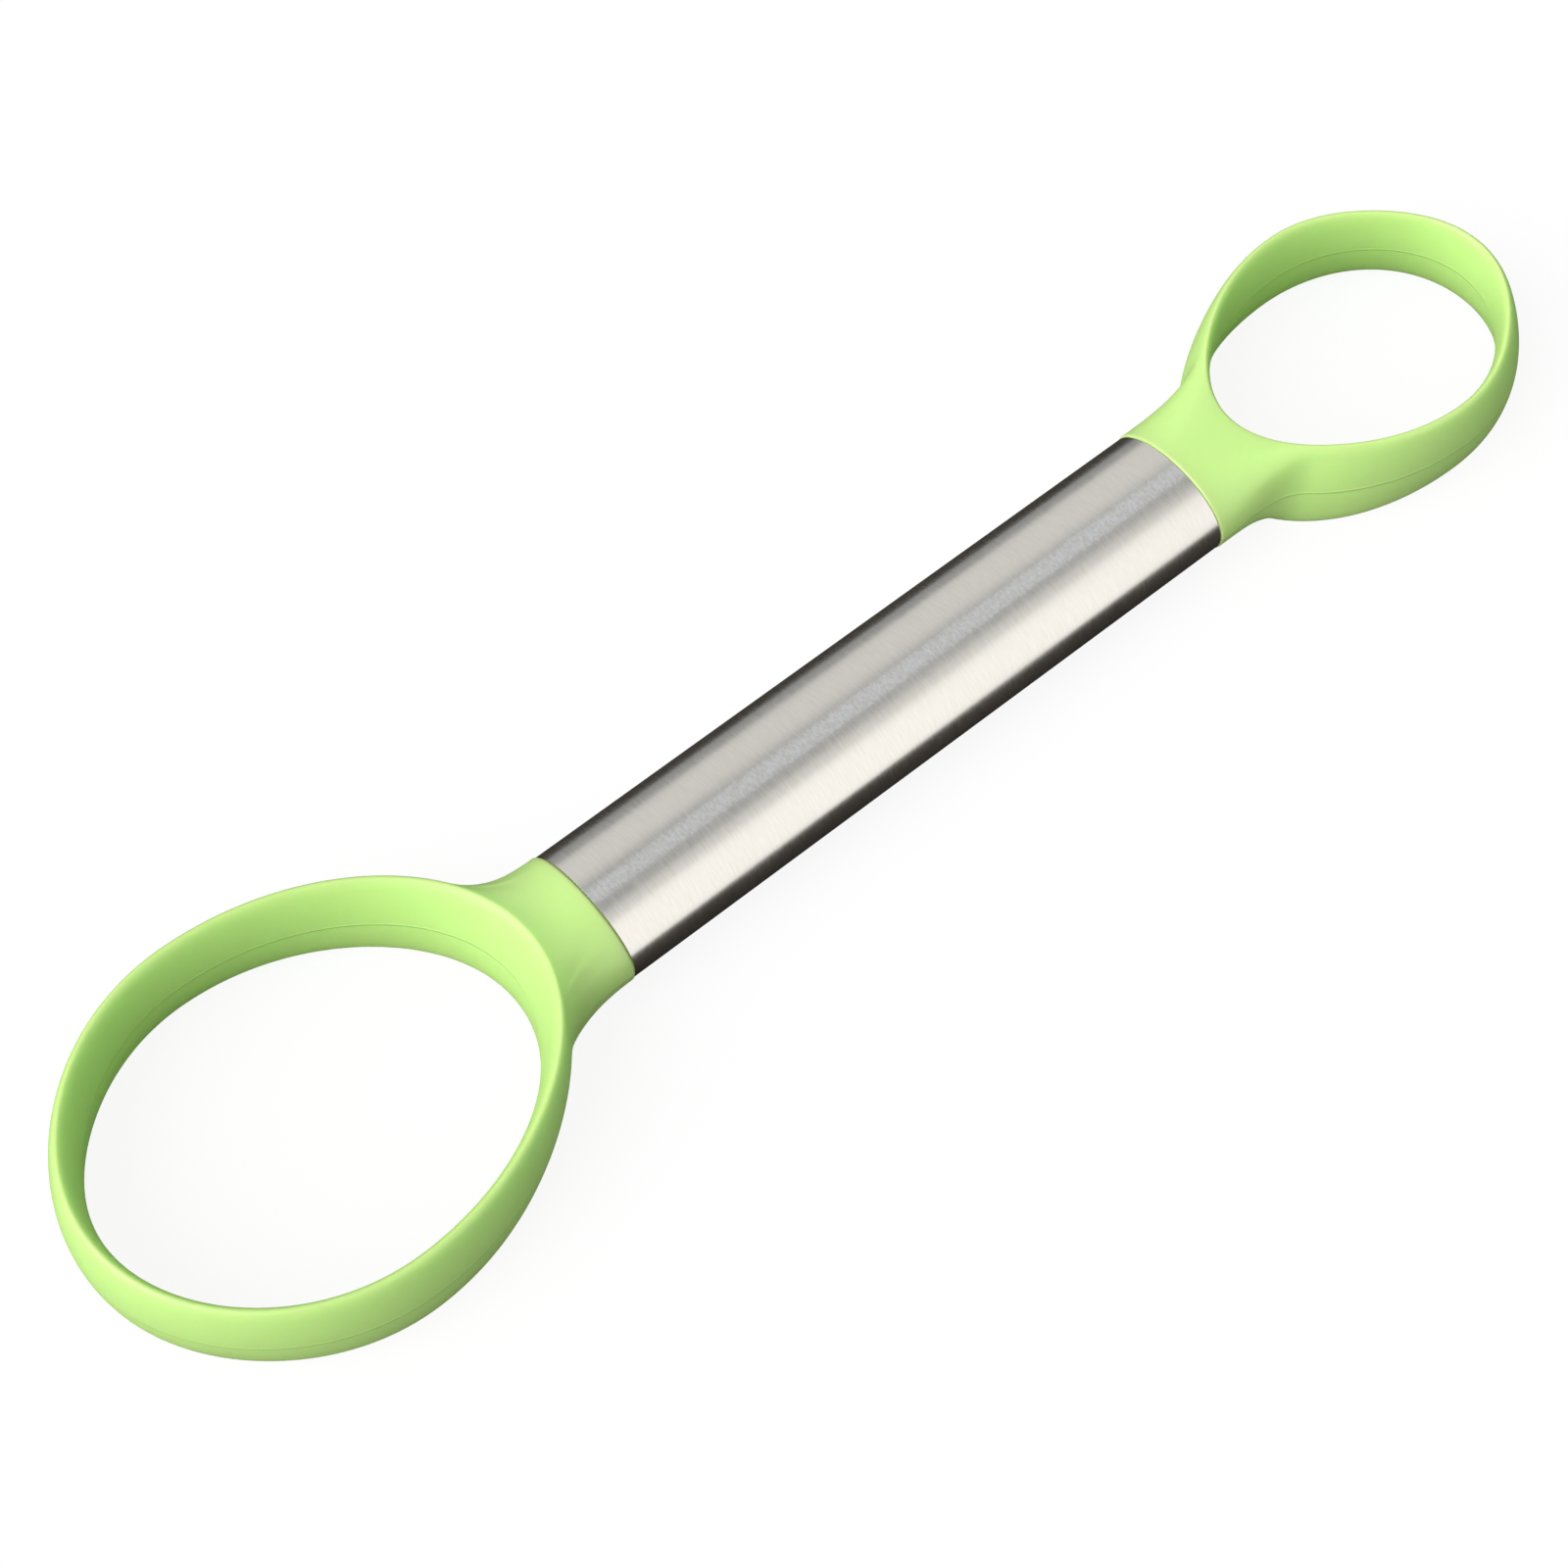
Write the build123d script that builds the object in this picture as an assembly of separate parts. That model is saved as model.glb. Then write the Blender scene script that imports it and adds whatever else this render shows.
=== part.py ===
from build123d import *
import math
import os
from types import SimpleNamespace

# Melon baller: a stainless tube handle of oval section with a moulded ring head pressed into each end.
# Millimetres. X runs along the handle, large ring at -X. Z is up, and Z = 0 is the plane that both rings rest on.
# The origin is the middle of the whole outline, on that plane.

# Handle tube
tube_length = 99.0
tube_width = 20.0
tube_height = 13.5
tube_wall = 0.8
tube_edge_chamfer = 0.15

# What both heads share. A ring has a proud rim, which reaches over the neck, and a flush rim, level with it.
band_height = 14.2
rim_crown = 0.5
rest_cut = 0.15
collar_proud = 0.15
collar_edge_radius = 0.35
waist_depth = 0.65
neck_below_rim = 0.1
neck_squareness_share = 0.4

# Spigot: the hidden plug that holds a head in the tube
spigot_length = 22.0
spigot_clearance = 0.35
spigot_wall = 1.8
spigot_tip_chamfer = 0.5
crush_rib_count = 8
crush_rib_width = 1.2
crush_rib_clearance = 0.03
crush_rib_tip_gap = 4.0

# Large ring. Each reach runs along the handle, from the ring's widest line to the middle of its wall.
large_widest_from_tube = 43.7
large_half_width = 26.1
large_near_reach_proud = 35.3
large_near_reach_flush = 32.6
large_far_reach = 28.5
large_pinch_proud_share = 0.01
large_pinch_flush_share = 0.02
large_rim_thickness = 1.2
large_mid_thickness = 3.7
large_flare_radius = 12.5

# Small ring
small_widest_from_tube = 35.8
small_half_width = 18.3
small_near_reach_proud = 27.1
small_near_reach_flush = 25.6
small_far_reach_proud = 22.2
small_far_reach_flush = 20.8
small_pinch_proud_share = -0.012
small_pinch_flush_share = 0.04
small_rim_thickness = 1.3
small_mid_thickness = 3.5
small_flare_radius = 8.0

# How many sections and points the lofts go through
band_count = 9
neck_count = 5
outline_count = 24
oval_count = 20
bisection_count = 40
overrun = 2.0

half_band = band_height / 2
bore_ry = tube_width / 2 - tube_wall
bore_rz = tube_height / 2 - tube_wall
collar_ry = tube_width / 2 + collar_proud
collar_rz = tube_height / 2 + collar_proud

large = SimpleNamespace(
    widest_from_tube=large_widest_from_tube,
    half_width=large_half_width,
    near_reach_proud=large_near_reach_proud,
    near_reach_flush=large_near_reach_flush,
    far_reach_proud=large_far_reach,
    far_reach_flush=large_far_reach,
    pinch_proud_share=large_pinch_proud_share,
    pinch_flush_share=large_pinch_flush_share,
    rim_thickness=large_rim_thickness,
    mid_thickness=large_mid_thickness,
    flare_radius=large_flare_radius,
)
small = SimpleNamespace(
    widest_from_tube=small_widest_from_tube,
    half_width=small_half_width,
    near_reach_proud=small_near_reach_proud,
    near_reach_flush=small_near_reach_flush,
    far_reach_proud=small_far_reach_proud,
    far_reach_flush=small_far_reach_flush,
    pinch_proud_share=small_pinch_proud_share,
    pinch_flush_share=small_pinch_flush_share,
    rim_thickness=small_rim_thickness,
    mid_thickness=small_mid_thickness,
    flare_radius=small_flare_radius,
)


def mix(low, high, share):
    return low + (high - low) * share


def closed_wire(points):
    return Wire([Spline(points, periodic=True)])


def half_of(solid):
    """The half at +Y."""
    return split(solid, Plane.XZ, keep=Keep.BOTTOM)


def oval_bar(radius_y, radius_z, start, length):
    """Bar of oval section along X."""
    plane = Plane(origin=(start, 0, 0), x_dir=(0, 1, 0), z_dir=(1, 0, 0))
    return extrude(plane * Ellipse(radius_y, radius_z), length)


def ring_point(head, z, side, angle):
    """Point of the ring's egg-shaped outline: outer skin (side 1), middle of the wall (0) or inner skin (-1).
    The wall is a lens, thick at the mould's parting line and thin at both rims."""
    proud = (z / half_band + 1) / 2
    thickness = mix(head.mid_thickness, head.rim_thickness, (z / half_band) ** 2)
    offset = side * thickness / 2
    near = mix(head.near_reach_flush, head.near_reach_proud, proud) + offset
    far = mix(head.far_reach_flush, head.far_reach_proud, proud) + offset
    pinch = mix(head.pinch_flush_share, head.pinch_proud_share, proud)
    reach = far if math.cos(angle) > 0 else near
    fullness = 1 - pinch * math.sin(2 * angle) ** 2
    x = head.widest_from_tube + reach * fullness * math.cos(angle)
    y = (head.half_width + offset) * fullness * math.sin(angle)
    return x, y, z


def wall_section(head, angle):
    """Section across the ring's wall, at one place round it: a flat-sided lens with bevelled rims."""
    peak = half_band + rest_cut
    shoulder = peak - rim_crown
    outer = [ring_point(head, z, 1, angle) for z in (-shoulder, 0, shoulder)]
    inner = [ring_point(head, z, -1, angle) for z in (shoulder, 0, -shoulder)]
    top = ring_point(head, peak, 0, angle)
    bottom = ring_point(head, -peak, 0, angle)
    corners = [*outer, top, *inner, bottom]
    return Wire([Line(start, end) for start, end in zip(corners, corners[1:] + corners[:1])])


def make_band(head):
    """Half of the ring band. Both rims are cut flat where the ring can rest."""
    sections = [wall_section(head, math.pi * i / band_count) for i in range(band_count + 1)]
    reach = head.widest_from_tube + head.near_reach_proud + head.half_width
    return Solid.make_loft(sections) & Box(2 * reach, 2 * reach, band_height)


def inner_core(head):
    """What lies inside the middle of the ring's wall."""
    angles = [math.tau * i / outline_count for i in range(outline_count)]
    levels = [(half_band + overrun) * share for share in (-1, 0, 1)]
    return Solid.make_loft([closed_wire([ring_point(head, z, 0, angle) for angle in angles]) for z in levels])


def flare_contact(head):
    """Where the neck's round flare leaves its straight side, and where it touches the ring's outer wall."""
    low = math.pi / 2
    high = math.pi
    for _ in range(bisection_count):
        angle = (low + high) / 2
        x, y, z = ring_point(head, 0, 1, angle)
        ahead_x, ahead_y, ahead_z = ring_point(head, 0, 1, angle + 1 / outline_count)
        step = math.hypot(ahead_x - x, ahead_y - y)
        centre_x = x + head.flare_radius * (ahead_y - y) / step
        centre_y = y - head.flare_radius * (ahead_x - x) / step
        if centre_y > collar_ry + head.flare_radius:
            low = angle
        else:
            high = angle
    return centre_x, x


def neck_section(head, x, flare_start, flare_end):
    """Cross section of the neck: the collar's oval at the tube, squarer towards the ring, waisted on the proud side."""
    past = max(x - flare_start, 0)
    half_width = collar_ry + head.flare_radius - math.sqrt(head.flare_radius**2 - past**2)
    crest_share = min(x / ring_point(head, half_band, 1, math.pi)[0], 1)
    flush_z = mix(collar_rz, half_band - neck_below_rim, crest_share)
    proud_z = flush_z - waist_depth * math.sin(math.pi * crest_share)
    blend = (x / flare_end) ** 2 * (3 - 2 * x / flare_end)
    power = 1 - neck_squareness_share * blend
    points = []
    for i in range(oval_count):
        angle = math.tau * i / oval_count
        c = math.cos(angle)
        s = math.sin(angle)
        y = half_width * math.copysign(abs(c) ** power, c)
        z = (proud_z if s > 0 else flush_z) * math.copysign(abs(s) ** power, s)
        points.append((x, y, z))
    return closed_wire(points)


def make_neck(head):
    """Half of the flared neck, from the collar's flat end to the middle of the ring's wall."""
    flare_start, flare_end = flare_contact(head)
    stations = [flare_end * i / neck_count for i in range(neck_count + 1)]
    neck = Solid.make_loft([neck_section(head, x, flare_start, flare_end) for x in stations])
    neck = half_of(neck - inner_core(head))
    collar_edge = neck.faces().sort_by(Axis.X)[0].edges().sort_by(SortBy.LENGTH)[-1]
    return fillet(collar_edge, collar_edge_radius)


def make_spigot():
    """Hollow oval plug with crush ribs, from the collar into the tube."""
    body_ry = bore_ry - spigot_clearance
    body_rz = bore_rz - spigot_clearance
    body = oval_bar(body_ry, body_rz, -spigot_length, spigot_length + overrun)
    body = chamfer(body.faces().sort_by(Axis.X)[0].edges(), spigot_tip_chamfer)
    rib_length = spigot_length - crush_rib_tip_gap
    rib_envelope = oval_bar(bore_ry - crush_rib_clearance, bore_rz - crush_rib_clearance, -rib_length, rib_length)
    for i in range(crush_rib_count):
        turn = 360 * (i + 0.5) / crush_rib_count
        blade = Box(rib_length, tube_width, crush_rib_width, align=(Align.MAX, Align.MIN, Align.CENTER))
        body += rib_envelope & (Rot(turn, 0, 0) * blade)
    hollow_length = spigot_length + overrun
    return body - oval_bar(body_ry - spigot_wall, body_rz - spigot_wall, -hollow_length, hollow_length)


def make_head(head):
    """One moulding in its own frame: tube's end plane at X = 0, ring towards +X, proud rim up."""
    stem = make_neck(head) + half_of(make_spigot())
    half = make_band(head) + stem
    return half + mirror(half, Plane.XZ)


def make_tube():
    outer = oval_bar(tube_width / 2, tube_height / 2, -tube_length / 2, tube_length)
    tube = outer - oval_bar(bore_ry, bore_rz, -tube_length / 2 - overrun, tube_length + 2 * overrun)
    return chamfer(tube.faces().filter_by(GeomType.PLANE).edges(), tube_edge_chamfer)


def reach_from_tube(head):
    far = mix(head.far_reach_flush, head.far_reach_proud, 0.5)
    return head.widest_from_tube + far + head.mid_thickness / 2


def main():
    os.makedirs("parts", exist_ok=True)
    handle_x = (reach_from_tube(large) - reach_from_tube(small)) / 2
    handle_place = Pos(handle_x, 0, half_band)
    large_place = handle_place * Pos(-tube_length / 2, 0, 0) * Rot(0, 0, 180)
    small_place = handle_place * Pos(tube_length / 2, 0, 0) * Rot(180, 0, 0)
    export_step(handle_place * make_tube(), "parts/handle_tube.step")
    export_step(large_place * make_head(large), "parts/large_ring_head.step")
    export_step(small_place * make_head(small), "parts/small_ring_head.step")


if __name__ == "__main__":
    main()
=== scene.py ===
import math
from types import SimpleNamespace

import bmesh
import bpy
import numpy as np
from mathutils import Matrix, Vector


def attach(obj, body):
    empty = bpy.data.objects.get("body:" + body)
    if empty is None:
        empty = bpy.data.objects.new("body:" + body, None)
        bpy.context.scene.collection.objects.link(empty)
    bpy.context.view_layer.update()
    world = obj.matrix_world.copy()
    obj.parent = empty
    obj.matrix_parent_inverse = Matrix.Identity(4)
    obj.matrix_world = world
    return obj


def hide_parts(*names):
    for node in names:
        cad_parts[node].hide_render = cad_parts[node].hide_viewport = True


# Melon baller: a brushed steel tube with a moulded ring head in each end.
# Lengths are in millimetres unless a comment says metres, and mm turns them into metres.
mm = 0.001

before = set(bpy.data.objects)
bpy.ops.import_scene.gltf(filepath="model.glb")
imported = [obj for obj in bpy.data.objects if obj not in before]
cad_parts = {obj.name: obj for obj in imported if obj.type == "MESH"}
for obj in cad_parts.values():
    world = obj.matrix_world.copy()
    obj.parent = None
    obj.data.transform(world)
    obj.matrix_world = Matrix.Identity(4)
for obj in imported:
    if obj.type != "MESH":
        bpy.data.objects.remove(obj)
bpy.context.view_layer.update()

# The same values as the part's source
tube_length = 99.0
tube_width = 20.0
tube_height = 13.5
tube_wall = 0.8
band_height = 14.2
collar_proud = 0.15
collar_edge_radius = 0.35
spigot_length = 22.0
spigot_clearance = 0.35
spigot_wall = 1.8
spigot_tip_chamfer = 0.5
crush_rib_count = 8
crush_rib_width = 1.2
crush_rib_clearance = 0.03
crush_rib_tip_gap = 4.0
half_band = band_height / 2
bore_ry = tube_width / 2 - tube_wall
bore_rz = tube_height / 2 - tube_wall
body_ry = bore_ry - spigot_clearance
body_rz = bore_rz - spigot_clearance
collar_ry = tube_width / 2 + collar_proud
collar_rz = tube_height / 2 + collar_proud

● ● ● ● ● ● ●

= Aim of the exercise =
Repeat, with no changes, each line from the one with "obj.matrix_world = world" to the end of the listing, including both ends and nothing else.

= Complete answer =
    obj.matrix_world = world
    return obj


def hide_parts(*names):
    for node in names:
        cad_parts[node].hide_render = cad_parts[node].hide_viewport = True


# Melon baller: a brushed steel tube with a moulded ring head in each end.
# Lengths are in millimetres unless a comment says metres, and mm turns them into metres.
mm = 0.001

before = set(bpy.data.objects)
bpy.ops.import_scene.gltf(filepath="model.glb")
imported = [obj for obj in bpy.data.objects if obj not in before]
cad_parts = {obj.name: obj for obj in imported if obj.type == "MESH"}
for obj in cad_parts.values():
    world = obj.matrix_world.copy()
    obj.parent = None
    obj.data.transform(world)
    obj.matrix_world = Matrix.Identity(4)
for obj in imported:
    if obj.type != "MESH":
        bpy.data.objects.remove(obj)
bpy.context.view_layer.update()

# The same values as the part's source
tube_length = 99.0
tube_width = 20.0
tube_height = 13.5
tube_wall = 0.8
band_height = 14.2
collar_proud = 0.15
collar_edge_radius = 0.35
spigot_length = 22.0
spigot_clearance = 0.35
spigot_wall = 1.8
spigot_tip_chamfer = 0.5
crush_rib_count = 8
crush_rib_width = 1.2
crush_rib_clearance = 0.03
crush_rib_tip_gap = 4.0
half_band = band_height / 2
bore_ry = tube_width / 2 - tube_wall
bore_rz = tube_height / 2 - tube_wall
body_ry = bore_ry - spigot_clearance
body_rz = bore_rz - spigot_clearance
collar_ry = tube_width / 2 + collar_proud
collar_rz = tube_height / 2 + collar_proud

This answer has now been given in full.